For author De Goldi, writing was an act of exploration and while it was still in her head, there were many connections to be made.
''Of course it is always a work of genius at this point, but once you sit down to write it's very definitely not that.''
Sometime she would write a few chapters then set a story aside.
''I started writing when we had children, so there were inevitably interruptions.''
But she learned over time that having a story idea ''marinate for a long time'' changed it but its essence remained.
There were definitely focused and concentrated periods of time that writers needed to have, but she was happy to ''do a little tango'' with an idea before beginning to type.
For her husband, photographer Bruce Foster, Alexandra and Central Otago was an area that he had explored many times for different projects over the years, including photographing the Cromwell Gorge in 1987 before the creation of Lake Dunstan.
''My first contact with the gorge was as a kid.

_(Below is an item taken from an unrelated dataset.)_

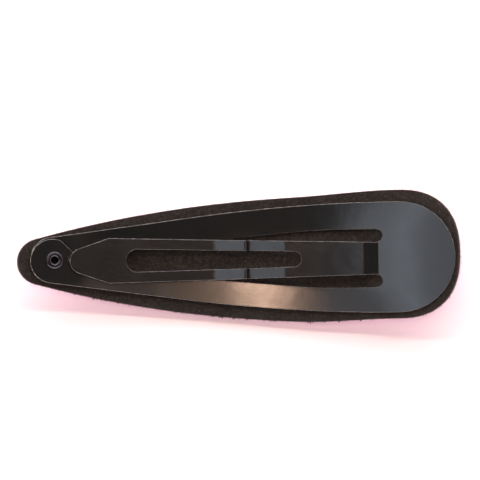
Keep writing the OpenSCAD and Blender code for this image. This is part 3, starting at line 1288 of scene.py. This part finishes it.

''We stayed in some railway carriages in the gorge, just south of Cromwell.''
Later he came to know it and appreciated the ''unique topography''.
Coming back to Central Otago had been an interesting update on those times.
His subjects for photography came about ''quite serendipitously''.
An example was taking part in the school climate strikes in Alexandra during the first week of their residency.
Another was a trip to the Manuherikia Valley during the snowfalls several weeks ago, driving to Falls Dam to film.
''More recently I have been using video more and more''.
The space and scale of the Central Otago landscape was of particular interest, for example the Clutha River, ''this huge swirling blue body of water'' .
Both agreed the people in Alexandra and Central Otago were making it an enjoyable experience.
''We've been meeting some really lovely people, who are very engaged in community,'' Foster said.
Henderson Arts Trust chairman Grahame Sydney said they were the 14th and 15th residents at Henderson House.
Plans for a major landscaping project were still some way off.
''We are trending cautiously towards speaking to possible designers, gathering ideas, and then selecting the right team for the job.''
Funds from the sale of an adjoining property not needed by the trust would be put towards the landscaping project.